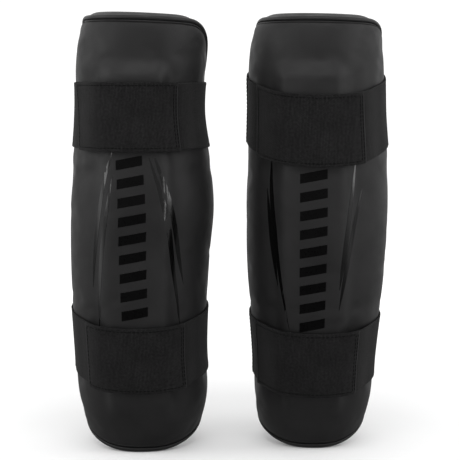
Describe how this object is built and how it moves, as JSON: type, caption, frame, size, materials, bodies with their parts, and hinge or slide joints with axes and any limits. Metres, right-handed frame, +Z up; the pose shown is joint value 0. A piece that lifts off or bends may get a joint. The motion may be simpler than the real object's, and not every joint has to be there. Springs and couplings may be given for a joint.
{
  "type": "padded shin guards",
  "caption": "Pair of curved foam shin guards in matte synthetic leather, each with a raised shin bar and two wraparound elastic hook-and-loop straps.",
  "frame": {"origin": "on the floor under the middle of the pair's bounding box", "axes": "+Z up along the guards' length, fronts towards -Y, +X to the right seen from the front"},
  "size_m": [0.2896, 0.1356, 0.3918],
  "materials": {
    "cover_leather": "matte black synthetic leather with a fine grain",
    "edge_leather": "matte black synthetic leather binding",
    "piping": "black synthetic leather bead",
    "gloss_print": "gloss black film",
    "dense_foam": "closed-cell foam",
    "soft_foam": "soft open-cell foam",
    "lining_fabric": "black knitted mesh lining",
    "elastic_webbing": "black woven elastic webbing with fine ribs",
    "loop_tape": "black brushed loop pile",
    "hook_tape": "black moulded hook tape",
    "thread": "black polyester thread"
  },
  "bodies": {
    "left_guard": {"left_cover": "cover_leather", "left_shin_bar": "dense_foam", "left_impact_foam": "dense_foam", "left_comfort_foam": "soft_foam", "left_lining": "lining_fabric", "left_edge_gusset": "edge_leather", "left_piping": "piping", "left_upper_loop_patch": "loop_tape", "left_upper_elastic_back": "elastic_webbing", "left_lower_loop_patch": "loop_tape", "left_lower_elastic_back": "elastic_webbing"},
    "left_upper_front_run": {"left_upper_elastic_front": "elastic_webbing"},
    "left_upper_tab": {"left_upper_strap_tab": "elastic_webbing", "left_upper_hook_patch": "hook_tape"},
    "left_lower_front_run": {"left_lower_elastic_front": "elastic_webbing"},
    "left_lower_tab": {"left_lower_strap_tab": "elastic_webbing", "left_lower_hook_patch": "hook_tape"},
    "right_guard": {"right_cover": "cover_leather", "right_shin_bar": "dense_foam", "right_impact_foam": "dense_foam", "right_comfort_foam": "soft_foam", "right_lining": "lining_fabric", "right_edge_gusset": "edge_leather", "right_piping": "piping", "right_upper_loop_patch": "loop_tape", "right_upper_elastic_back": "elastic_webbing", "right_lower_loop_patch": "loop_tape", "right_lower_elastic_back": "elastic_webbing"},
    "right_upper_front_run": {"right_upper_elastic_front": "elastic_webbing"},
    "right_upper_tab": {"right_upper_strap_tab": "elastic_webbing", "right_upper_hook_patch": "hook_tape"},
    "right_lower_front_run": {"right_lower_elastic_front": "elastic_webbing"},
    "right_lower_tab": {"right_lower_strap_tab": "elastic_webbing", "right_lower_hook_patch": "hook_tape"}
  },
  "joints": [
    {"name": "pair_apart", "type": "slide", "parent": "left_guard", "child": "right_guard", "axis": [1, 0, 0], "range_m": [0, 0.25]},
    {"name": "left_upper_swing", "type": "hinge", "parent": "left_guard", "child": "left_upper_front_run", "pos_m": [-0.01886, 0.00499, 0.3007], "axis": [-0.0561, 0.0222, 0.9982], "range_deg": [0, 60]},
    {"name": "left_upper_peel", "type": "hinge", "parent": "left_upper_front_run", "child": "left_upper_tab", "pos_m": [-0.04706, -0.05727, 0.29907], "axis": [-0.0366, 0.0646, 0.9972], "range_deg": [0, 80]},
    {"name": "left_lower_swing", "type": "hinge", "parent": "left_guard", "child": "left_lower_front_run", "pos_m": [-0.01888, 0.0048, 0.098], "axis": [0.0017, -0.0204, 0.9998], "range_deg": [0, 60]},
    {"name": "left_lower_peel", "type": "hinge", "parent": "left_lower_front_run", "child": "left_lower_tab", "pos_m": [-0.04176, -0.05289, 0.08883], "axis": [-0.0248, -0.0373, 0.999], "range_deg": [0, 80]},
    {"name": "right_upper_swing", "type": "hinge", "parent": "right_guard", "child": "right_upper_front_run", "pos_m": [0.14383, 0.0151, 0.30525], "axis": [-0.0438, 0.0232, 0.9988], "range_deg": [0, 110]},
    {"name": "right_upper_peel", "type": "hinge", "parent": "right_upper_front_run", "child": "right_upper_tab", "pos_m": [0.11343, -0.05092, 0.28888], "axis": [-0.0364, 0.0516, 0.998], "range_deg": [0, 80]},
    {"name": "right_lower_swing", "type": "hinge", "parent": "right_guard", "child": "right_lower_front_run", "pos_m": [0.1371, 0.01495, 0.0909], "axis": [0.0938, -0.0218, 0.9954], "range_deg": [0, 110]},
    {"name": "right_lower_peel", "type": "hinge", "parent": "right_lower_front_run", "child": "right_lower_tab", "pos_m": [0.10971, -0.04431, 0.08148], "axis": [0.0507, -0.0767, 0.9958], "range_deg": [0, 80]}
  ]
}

^^^^^^^^

§ **What the exercise asks**: Output all of the material exactly as written.

§ **In response**:
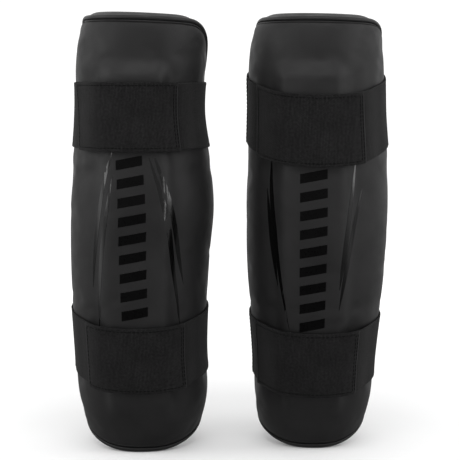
Describe how this object is built and how it moves, as JSON: type, caption, frame, size, materials, bodies with their parts, and hinge or slide joints with axes and any limits. Metres, right-handed frame, +Z up; the pose shown is joint value 0. A piece that lifts off or bends may get a joint. The motion may be simpler than the real object's, and not every joint has to be there. Springs and couplings may be given for a joint.
{
  "type": "padded shin guards",
  "caption": "Pair of curved foam shin guards in matte synthetic leather, each with a raised shin bar and two wraparound elastic hook-and-loop straps.",
  "frame": {"origin": "on the floor under the middle of the pair's bounding box", "axes": "+Z up along the guards' length, fronts towards -Y, +X to the right seen from the front"},
  "size_m": [0.2896, 0.1356, 0.3918],
  "materials": {
    "cover_leather": "matte black synthetic leather with a fine grain",
    "edge_leather": "matte black synthetic leather binding",
    "piping": "black synthetic leather bead",
    "gloss_print": "gloss black film",
    "dense_foam": "closed-cell foam",
    "soft_foam": "soft open-cell foam",
    "lining_fabric": "black knitted mesh lining",
    "elastic_webbing": "black woven elastic webbing with fine ribs",
    "loop_tape": "black brushed loop pile",
    "hook_tape": "black moulded hook tape",
    "thread": "black polyester thread"
  },
  "bodies": {
    "left_guard": {"left_cover": "cover_leather", "left_shin_bar": "dense_foam", "left_impact_foam": "dense_foam", "left_comfort_foam": "soft_foam", "left_lining": "lining_fabric", "left_edge_gusset": "edge_leather", "left_piping": "piping", "left_upper_loop_patch": "loop_tape", "left_upper_elastic_back": "elastic_webbing", "left_lower_loop_patch": "loop_tape", "left_lower_elastic_back": "elastic_webbing"},
    "left_upper_front_run": {"left_upper_elastic_front": "elastic_webbing"},
    "left_upper_tab": {"left_upper_strap_tab": "elastic_webbing", "left_upper_hook_patch": "hook_tape"},
    "left_lower_front_run": {"left_lower_elastic_front": "elastic_webbing"},
    "left_lower_tab": {"left_lower_strap_tab": "elastic_webbing", "left_lower_hook_patch": "hook_tape"},
    "right_guard": {"right_cover": "cover_leather", "right_shin_bar": "dense_foam", "right_impact_foam": "dense_foam", "right_comfort_foam": "soft_foam", "right_lining": "lining_fabric", "right_edge_gusset": "edge_leather", "right_piping": "piping", "right_upper_loop_patch": "loop_tape", "right_upper_elastic_back": "elastic_webbing", "right_lower_loop_patch": "loop_tape", "right_lower_elastic_back": "elastic_webbing"},
    "right_upper_front_run": {"right_upper_elastic_front": "elastic_webbing"},
    "right_upper_tab": {"right_upper_strap_tab": "elastic_webbing", "right_upper_hook_patch": "hook_tape"},
    "right_lower_front_run": {"right_lower_elastic_front": "elastic_webbing"},
    "right_lower_tab": {"right_lower_strap_tab": "elastic_webbing", "right_lower_hook_patch": "hook_tape"}
  },
  "joints": [
    {"name": "pair_apart", "type": "slide", "parent": "left_guard", "child": "right_guard", "axis": [1, 0, 0], "range_m": [0, 0.25]},
    {"name": "left_upper_swing", "type": "hinge", "parent": "left_guard", "child": "left_upper_front_run", "pos_m": [-0.01886, 0.00499, 0.3007], "axis": [-0.0561, 0.0222, 0.9982], "range_deg": [0, 60]},
    {"name": "left_upper_peel", "type": "hinge", "parent": "left_upper_front_run", "child": "left_upper_tab", "pos_m": [-0.04706, -0.05727, 0.29907], "axis": [-0.0366, 0.0646, 0.9972], "range_deg": [0, 80]},
    {"name": "left_lower_swing", "type": "hinge", "parent": "left_guard", "child": "left_lower_front_run", "pos_m": [-0.01888, 0.0048, 0.098], "axis": [0.0017, -0.0204, 0.9998], "range_deg": [0, 60]},
    {"name": "left_lower_peel", "type": "hinge", "parent": "left_lower_front_run", "child": "left_lower_tab", "pos_m": [-0.04176, -0.05289, 0.08883], "axis": [-0.0248, -0.0373, 0.999], "range_deg": [0, 80]},
    {"name": "right_upper_swing", "type": "hinge", "parent": "right_guard", "child": "right_upper_front_run", "pos_m": [0.14383, 0.0151, 0.30525], "axis": [-0.0438, 0.0232, 0.9988], "range_deg": [0, 110]},
    {"name": "right_upper_peel", "type": "hinge", "parent": "right_upper_front_run", "child": "right_upper_tab", "pos_m": [0.11343, -0.05092, 0.28888], "axis": [-0.0364, 0.0516, 0.998], "range_deg": [0, 80]},
    {"name": "right_lower_swing", "type": "hinge", "parent": "right_guard", "child": "right_lower_front_run", "pos_m": [0.1371, 0.01495, 0.0909], "axis": [0.0938, -0.0218, 0.9954], "range_deg": [0, 110]},
    {"name": "right_lower_peel", "type": "hinge", "parent": "right_lower_front_run", "child": "right_lower_tab", "pos_m": [0.10971, -0.04431, 0.08148], "axis": [0.0507, -0.0767, 0.9958], "range_deg": [0, 80]}
  ]
}